> **TASK INPUT**:

■ ■ ■

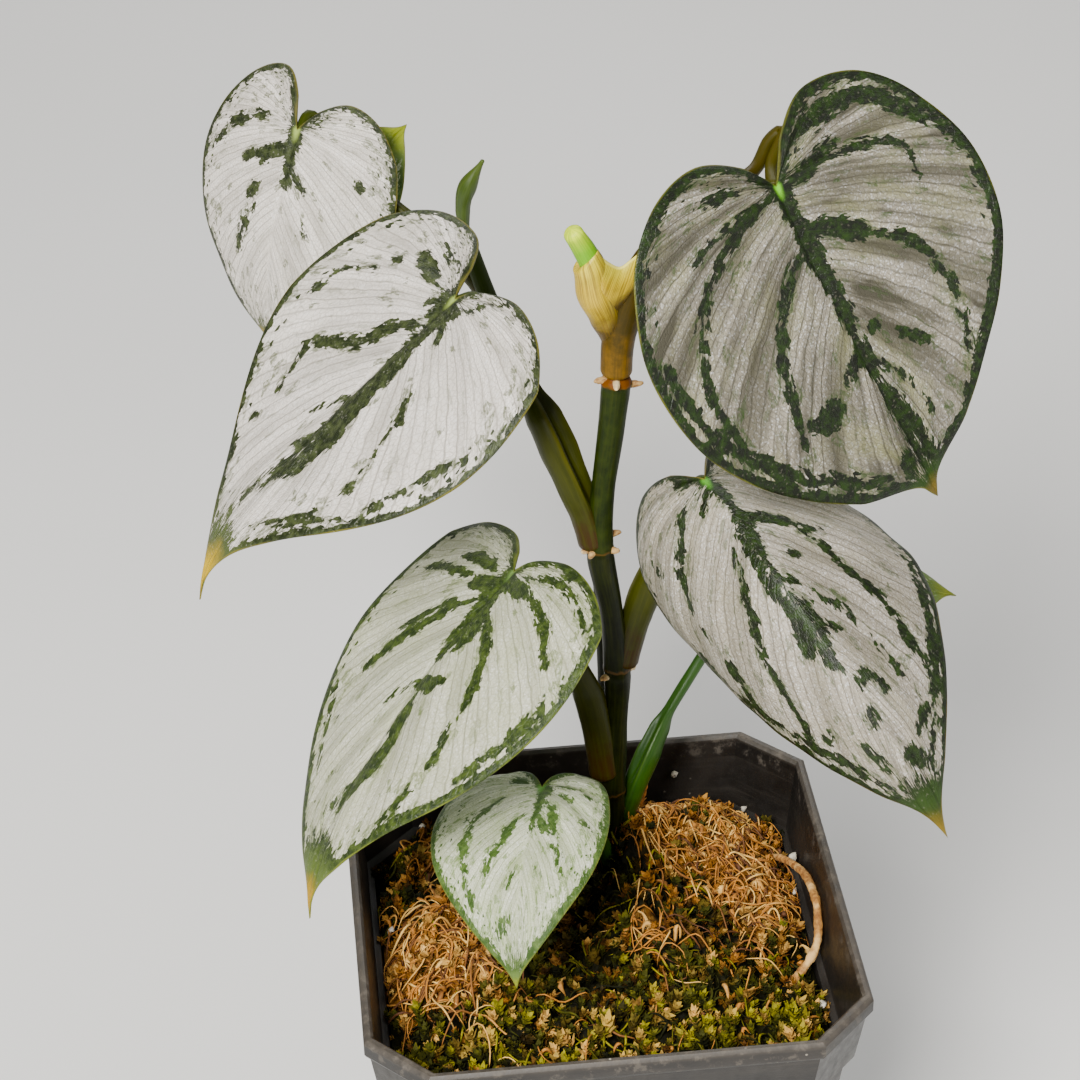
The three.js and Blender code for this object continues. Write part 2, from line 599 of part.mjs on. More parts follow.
const sheathCutter = roundStalk(NEW_LEAF_SHEATH, GAP);
const rollCutter = roundStalk(NEW_LEAF_ROLL, GAP);
for (const leaf of LEAVES) {
  const bladeCutter = bladeGeometry(leaf, BLADE_THICKNESS + 2 * GAP, GAP + 0.1);
  const cutters = [mainStemCutter, backStemCutter, sheathCutter, bladeCutter];
  addPiece(`petiole_${leaf.name}`, cutBy(petioleGeometry(leaf), cutters), COLOURS.petiole);
  addPiece(`blade_${leaf.name}`, bladeGeometry(leaf), COLOURS.silver);
}

addPiece('new_leaf_roll', roundStalk(NEW_LEAF_ROLL), COLOURS.newLeaf);
addPiece('new_leaf_sheath', cutBy(roundStalk(NEW_LEAF_SHEATH), [rollCutter, mainStemCutter]), COLOURS.newSheath);
addPiece('back_leaf_roll', cutBy(roundStalk(BACK_LEAF_ROLL), [backStemCutter]), COLOURS.newLeaf);

addPiece('dry_root', roundStalk(DRY_ROOT), COLOURS.dry);
addPiece('dry_stalk', roundStalk(DRY_STALK), COLOURS.dry);
makeMoss([
  mainStemCutter,
  backStemCutter,
  ...LEAVES.map((leaf) => petioleGeometry(leaf, GAP)),
  roundStalk(DRY_ROOT, GAP),
  roundStalk(DRY_STALK, GAP),
]);

export default group;
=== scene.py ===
# The looks of a young silver-leaved climbing philodendron in a square nursery pot of moss, on the packed
# model. Shapes are given in millimetres, as in the part's source, and become metres when a piece is made.
import math

import bmesh
import bpy
import numpy as np
from mathutils import Matrix, Vector


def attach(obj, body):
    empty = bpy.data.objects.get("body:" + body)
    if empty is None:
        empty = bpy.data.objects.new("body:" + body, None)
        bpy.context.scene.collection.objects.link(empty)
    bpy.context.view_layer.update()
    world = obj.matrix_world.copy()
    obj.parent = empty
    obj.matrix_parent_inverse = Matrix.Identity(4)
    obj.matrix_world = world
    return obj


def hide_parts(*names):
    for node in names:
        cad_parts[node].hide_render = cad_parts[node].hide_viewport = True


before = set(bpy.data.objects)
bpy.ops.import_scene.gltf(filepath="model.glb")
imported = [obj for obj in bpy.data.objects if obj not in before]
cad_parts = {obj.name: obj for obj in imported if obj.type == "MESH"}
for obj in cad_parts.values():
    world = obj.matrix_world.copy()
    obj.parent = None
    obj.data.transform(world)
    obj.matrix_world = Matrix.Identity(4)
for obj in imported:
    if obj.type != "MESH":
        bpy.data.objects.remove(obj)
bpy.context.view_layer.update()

MM = 0.001

# Pot
POT_HEIGHT = 95
POT_BASE_HALF = 31.5
POT_TOP_HALF = 44.1
LIP_BOTTOM = 91
CHAMFER = 0.233
LEDGE = 79.5
WALL_AND_LEDGE = 2.3
FLOOR = 1.8
GAP = 0.3

# Moss
MOSS_LEVEL = 78
MOSS_DOME = 4.5
# Mounds and dry patches: (x, y, height or strength, spread)
MOUNDS = [
    (6, 20, 14, 8), (-33, 1, 8, 6), (-27, -8, 4, 7), (25, 29, 8, 9), (9, 2, 4, 6), (-22, 26, 5, 10),
]
DRY_PATCHES = [
    (-32, 0, 1.2, 8), (-27, -8, 1.0, 6), (25, 29, 1.2, 10), (-20, 27, 0.8, 9), (12, 24, 1.0, 6),
    (10, -2, 0.9, 3.2), (30, 14, 1.0, 7), (33, 4, 0.7, 6),
]
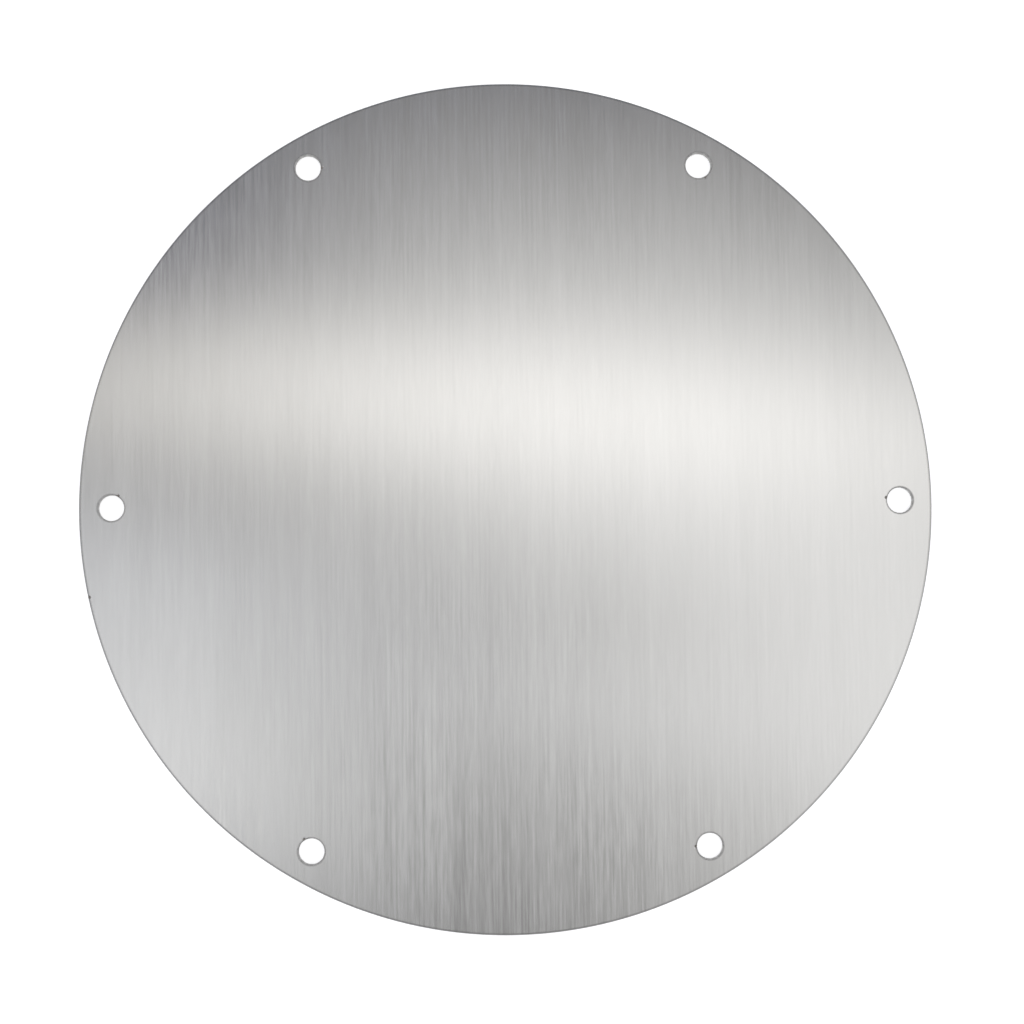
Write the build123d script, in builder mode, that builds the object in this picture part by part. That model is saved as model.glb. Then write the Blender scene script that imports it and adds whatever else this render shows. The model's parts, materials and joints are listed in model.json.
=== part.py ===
"""Round cover plate: a flat disc cut from brushed stainless sheet, with screw holes around its rim.

The plate closes a round opening. Its back lies flat on the surround and a ring of screws holds it.
Frame: origin at the centre of the back face, +Z out of the brushed front face, +X through one
screw hole, and the brushing runs along Y. Lengths are in millimetres and angles in degrees.
"""

import os

from build123d import *

# Driving dimensions
plate_diameter = 200.0
sheet_thickness = 1.5
screw_hole_count = 6
screw_hole_diameter = 6.0
rim_to_hole_centre = 7.5

# Edges are eased so that they don't scratch: the front of the rim on a belt, the holes with a
# countersink, and the back only enough to take the burr off
rim_edge_radius = 0.25
hole_edge_chamfer = 0.25
back_edge_chamfer = 0.1

# Each cut left a half-round start pit in the front face, just beside its edge.
# Hole pit angles turn about the hole, from the direction of the plate's centre.
start_pit_radius = 0.3
edge_to_pit_centre = 0.35
first_hole_pit_angle = -12.0
other_hole_pit_angle = 60.0
rim_pit_angle = 192.0

plate_radius = plate_diameter / 2
screw_hole_radius = screw_hole_diameter / 2
pitch_circle_radius = plate_radius - rim_to_hole_centre
hole_pit_angles = [first_hole_pit_angle] + [other_hole_pit_angle] * (screw_hole_count - 1)

with BuildPart() as cover_plate:
    # The blank with its ring of round screw holes
    with BuildSketch():
        Circle(plate_radius)
        with PolarLocations(pitch_circle_radius, screw_hole_count) as screw_holes:
            Circle(screw_hole_radius, mode=Mode.SUBTRACT)
    extrude(amount=sheet_thickness)

    # Eased edges
    back_face, front_face = cover_plate.faces().filter_by(Axis.Z).sort_by(Axis.Z)
    chamfer(back_face.edges(), length=back_edge_chamfer)
    chamfer(front_face.inner_wires().edges(), length=hole_edge_chamfer)
    fillet(front_face.outer_wire().edges(), radius=rim_edge_radius)

    # Start pits, one beside each hole and one inside the rim
    beside_hole = Location((screw_hole_radius + edge_to_pit_centre, 0, sheet_thickness))
    beside_rim = Location((plate_radius - edge_to_pit_centre, 0, sheet_thickness))
    hole_pits = [
        screw_hole * Location((0, 0, 0), (0, 0, 180.0 + pit_angle)) * beside_hole
        for screw_hole, pit_angle in zip(screw_holes.locations, hole_pit_angles)
    ]
    rim_pit = Location((0, 0, 0), (0, 0, rim_pit_angle)) * beside_rim
    with Locations(*hole_pits, rim_pit):
        Sphere(start_pit_radius, mode=Mode.SUBTRACT)

cover_plate.part.label = "cover_plate"

os.makedirs("parts", exist_ok=True)
export_step(cover_plate.part, "parts/cover_plate.step")
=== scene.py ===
"""Dresses the round cover plate: its smooth surface, its metal finishes and the studio around it.

Everything is in metres, in the plate's own frame: the back lies on Z = 0, the brushed front faces
+Z, one screw hole is on +X and the brushing runs along Y.
"""

import json
import math

import bmesh
import bpy
import numpy as np
from bpy.props import FloatProperty, FloatVectorProperty, IntProperty, PointerProperty
from bpy.types import Operator, Panel, PropertyGroup
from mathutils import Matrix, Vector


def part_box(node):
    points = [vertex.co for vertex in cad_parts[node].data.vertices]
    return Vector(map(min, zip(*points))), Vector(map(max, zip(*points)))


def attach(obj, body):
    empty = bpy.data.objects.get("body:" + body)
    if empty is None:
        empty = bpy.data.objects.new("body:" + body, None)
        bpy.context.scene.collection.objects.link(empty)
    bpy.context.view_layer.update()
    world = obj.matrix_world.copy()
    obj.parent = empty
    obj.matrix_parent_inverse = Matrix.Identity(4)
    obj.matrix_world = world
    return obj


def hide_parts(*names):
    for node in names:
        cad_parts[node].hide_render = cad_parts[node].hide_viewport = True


bl_info = {
    "name": "Round cover plate",
    "version": (1, 0, 0),
    "blender": (4, 5, 0),
    "location": "3D View > Sidebar > Cover plate",
    "description": "Builds a brushed round cover plate with a ring of screw holes, and its studio",
    "category": "Add Mesh",
}

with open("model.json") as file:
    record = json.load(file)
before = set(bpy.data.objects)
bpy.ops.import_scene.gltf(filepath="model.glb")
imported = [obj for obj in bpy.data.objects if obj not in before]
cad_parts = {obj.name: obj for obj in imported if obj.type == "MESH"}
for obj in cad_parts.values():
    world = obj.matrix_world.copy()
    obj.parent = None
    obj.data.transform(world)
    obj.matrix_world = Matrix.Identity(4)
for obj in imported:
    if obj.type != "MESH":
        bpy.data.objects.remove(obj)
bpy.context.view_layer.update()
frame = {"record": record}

MM = 0.001
PLATE_NODE = "cover_plate"
PLATE_LOW, PLATE_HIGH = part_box(PLATE_NODE)
SCREW_HOLES = next(m for m in frame["record"]["mounts"] if m["name"] == "screw_holes")["dims"]

# Where each cut's start pit is. A hole's pit has its angle about the hole, from the direction of
# the plate's centre. The holes are counted anticlockwise from +X, and any more of them take the
# last angle. The rim's pit has its angle about the plate's centre.
HOLE_PIT_DEGREES = (-12.0, 60.0, 60.0, 60.0, 60.0, 60.0)
RIM_PIT_DEGREES = 192.0

# Zones of the surface
RIM_BAND = 1.0 * MM  # how far in from the rim its even rows go
HOLE_MARGIN = 1.2 * MM  # how far out from a hole its even rows go
INNER_DISC_SHARE = 0.6  # radius of the disc inside the ring of holes, as a share of the plate's

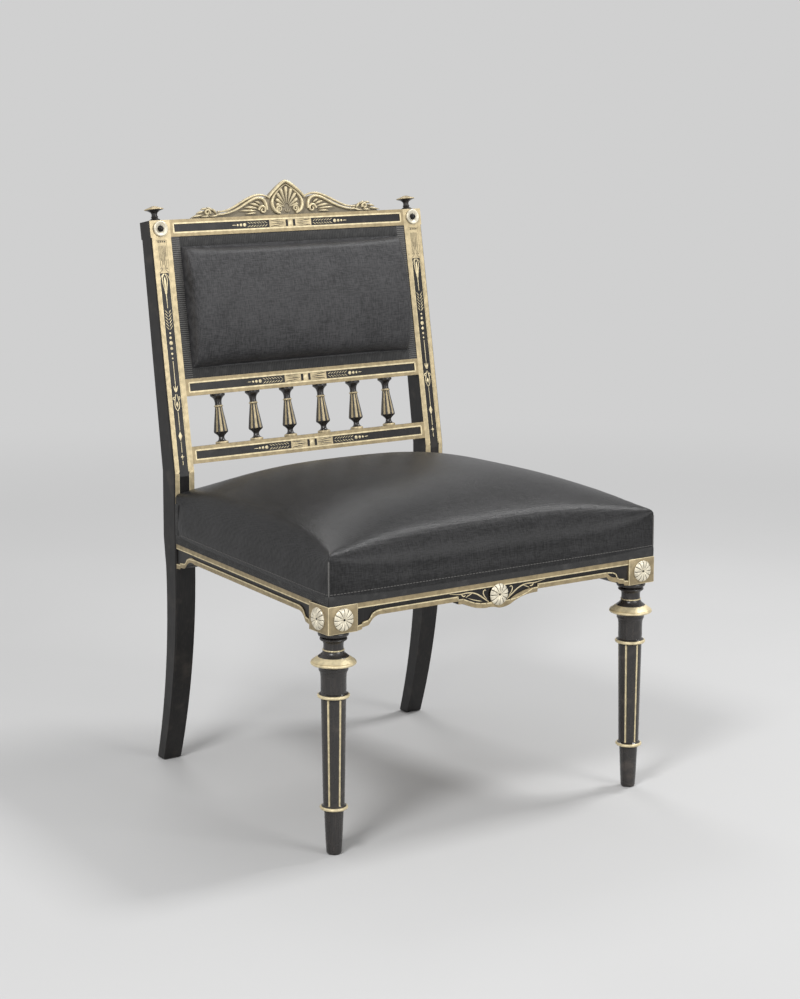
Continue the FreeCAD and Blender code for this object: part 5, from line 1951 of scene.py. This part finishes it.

■ ■ ■

> **EXERCISE AIM**: Retype, in the same exact form, the lines of the material above from the line holding "beside_rim = Location((plate_radius" through the line holding "points = [vertex.co".

> **RESULT FOR THIS EXERCISE**:
    beside_rim = Location((plate_radius - edge_to_pit_centre, 0, sheet_thickness))
    hole_pits = [
        screw_hole * Location((0, 0, 0), (0, 0, 180.0 + pit_angle)) * beside_hole
        for screw_hole, pit_angle in zip(screw_holes.locations, hole_pit_angles)
    ]
    rim_pit = Location((0, 0, 0), (0, 0, rim_pit_angle)) * beside_rim
    with Locations(*hole_pits, rim_pit):
        Sphere(start_pit_radius, mode=Mode.SUBTRACT)

cover_plate.part.label = "cover_plate"

os.makedirs("parts", exist_ok=True)
export_step(cover_plate.part, "parts/cover_plate.step")
=== scene.py ===
"""Dresses the round cover plate: its smooth surface, its metal finishes and the studio around it.

Everything is in metres, in the plate's own frame: the back lies on Z = 0, the brushed front faces
+Z, one screw hole is on +X and the brushing runs along Y.
"""

import json
import math

import bmesh
import bpy
import numpy as np
from bpy.props import FloatProperty, FloatVectorProperty, IntProperty, PointerProperty
from bpy.types import Operator, Panel, PropertyGroup
from mathutils import Matrix, Vector


def part_box(node):
    points = [vertex.co for vertex in cad_parts[node].data.vertices]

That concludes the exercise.